If you are invested in "Zombie Companies"—firms that can only survive on 0% interest rates because they don't actually turn a profit—then yes, you should be terrified of a hot PPI. You should be selling. Your business model is a house of cards.
But if you own high-quality equities with massive free cash flow, these interest rate fluctuations are rounding errors. NVIDIA, Microsoft, and Apple aren't going to stop dominating their sectors because the Fed delayed a 25-basis-point cut by three months.
The market "slip" we see today isn't a fundamental shift in value. It is a liquidity event. It’s algorithmic trading bots reacting to keywords in a Bureau of Labor Statistics report. It is a gift for anyone with a long-term horizon to buy the dip from the panicked masses.
The Hidden Components The Headlines Ignore
If you actually dig into the PPI report—which most "journalists" don't—you see that the "heat" is often concentrated in sectors that have zero impact on the broader economy’s long-term health.
Take a scenario where a sudden geopolitical flare-up sends oil prices up for two weeks. The PPI will "spike." The Nasdaq will "drop." Does that change the value of a SaaS company’s recurring revenue? No. Does it change the adoption rate of electric vehicles? No.
Yet, the market treats the index as a monolithic entity.
We see this repeatedly:
- The report drops.
- The "Core" PPI (excluding food and energy) is actually fine.
- The "Headline" PPI is high because of one volatile category.
- The market panics anyway.
I have watched fund managers dump billions in assets based on these surface-level readings, only to buy them back at a 5% premium two weeks later when the "correction" proves to be a mirage.
Stop Asking When The Fed Will Cut
The most common question I get is: "When will the Fed finally give us a break?"
It is the wrong question. The right question is: "Why do you want the Fed to cut rates so badly?"
Rate cuts usually happen because something is broken. If the Fed is forced to slash rates, it means unemployment is spiking or a major bank just folded. You don't want a "rescue" cut. You want a "normalization" cut.
Current rates are not historically high. We were spoiled by a decade of free money that distorted our perception of reality. A 5% interest rate environment is a return to sanity. It separates the real businesses from the VC-subsidized fantasies.
When the PPI comes in hot, it gives the Fed permission to stay at these sane levels longer. This is actually a structural positive for the economy. It prevents another massive asset bubble from forming. It rewards savers. It forces fiscal discipline.
Your Strategy For The "Slipping" Market
Ignore the red tickers.
When the S&P 500 "slips" on PPI news, look for the companies that are being dragged down unfairly. Look for the tech stocks with 30% profit margins that are falling 2% just because some soy-based fuel index went up in the Midwest.
The "PPI Panic" is a recurring cycle of stupidity. It happens almost every month.
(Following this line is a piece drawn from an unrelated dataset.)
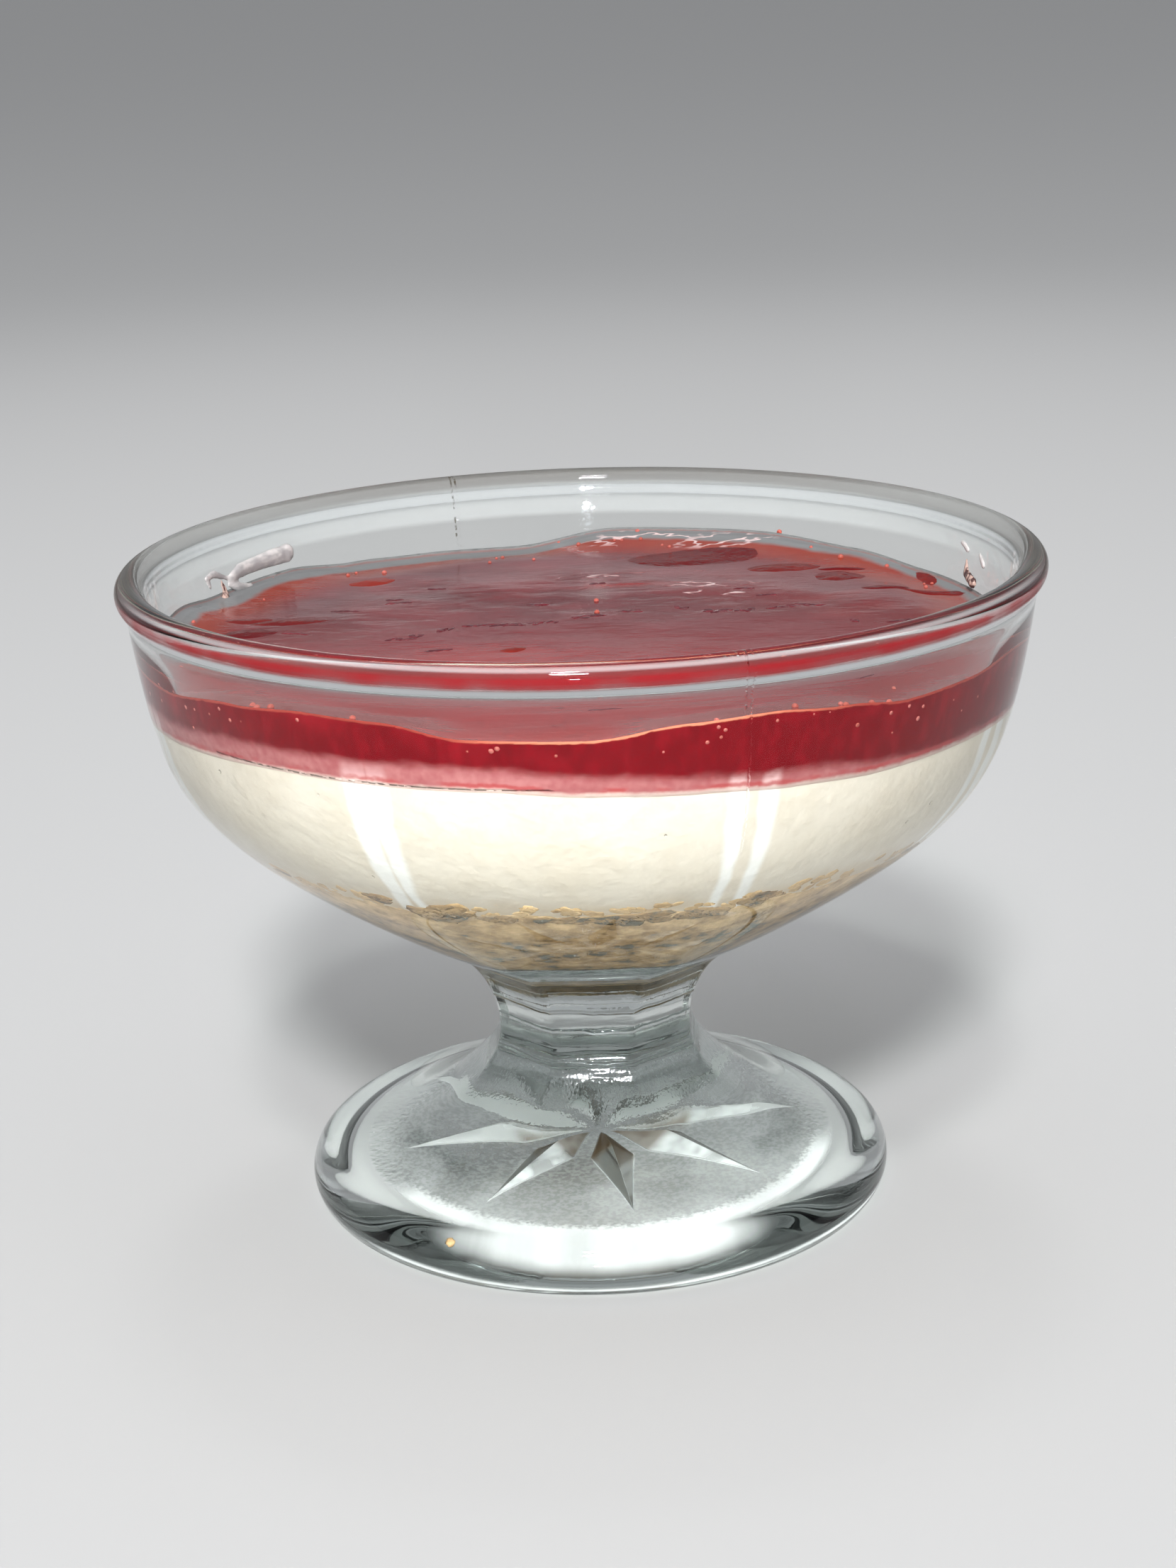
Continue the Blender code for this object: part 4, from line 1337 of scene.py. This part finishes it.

The script is always the same:
- Pre-report anxiety.
- The "Hot" print.
- The 10:00 AM sell-off.
- The 2:00 PM recovery as the "smart money" realizes the world isn't ending.
- The next day's rally as the narrative shifts to "The economy is resilient."
If you want to beat the market, stop reading the headlines and start reading the data. The data tells us that inflation is trending down on a 12-month rolling basis, regardless of these monthly hiccups. The data tells us that corporate earnings are beating expectations across the board.
The "heat" is a flicker, not a forest fire.
Stop looking for reasons to be afraid. The market is trying to shake you out of your positions so the big players can take them from you at a discount. Don't let them.
Buy the volatility. Hold the quality. Let the headlines burn themselves out.